◆ PROVIDED MATERIAL:
·····

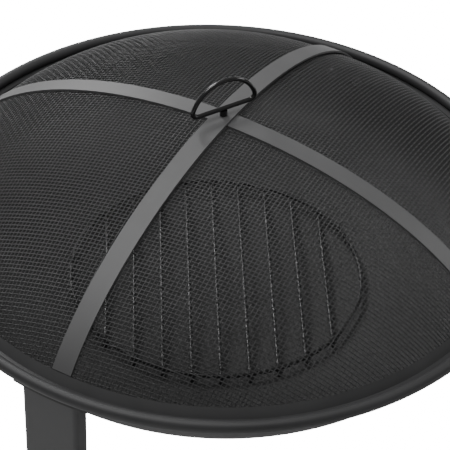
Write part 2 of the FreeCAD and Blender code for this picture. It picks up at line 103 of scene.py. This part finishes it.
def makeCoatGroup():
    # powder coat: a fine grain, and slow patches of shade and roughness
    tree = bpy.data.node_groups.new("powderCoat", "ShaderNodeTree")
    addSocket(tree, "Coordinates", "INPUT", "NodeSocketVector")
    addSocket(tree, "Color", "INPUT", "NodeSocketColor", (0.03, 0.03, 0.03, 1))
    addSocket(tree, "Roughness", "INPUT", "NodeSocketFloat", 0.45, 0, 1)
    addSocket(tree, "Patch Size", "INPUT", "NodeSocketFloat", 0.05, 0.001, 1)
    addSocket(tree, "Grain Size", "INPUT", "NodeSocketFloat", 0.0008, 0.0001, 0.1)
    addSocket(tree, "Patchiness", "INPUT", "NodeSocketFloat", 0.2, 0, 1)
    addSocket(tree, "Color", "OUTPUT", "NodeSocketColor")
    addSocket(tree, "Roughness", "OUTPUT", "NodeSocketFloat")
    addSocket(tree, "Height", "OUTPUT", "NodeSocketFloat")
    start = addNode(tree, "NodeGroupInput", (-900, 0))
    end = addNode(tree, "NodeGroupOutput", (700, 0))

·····

◆ GIVEN REQUEST: Without changing a word, restate the whole listing.

◆ WRITTEN SOLUTION:
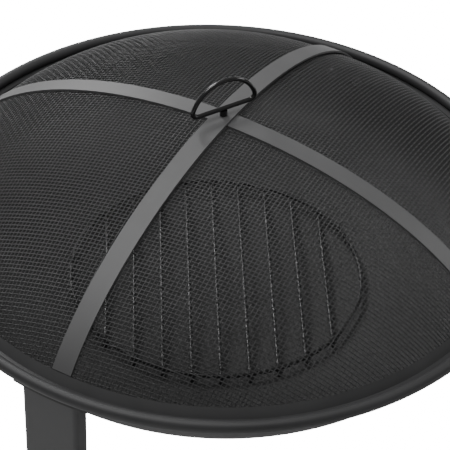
Write part 2 of the FreeCAD and Blender code for this picture. It picks up at line 103 of scene.py. This part finishes it.
def makeCoatGroup():
    # powder coat: a fine grain, and slow patches of shade and roughness
    tree = bpy.data.node_groups.new("powderCoat", "ShaderNodeTree")
    addSocket(tree, "Coordinates", "INPUT", "NodeSocketVector")
    addSocket(tree, "Color", "INPUT", "NodeSocketColor", (0.03, 0.03, 0.03, 1))
    addSocket(tree, "Roughness", "INPUT", "NodeSocketFloat", 0.45, 0, 1)
    addSocket(tree, "Patch Size", "INPUT", "NodeSocketFloat", 0.05, 0.001, 1)
    addSocket(tree, "Grain Size", "INPUT", "NodeSocketFloat", 0.0008, 0.0001, 0.1)
    addSocket(tree, "Patchiness", "INPUT", "NodeSocketFloat", 0.2, 0, 1)
    addSocket(tree, "Color", "OUTPUT", "NodeSocketColor")
    addSocket(tree, "Roughness", "OUTPUT", "NodeSocketFloat")
    addSocket(tree, "Height", "OUTPUT", "NodeSocketFloat")
    start = addNode(tree, "NodeGroupInput", (-900, 0))
    end = addNode(tree, "NodeGroupOutput", (700, 0))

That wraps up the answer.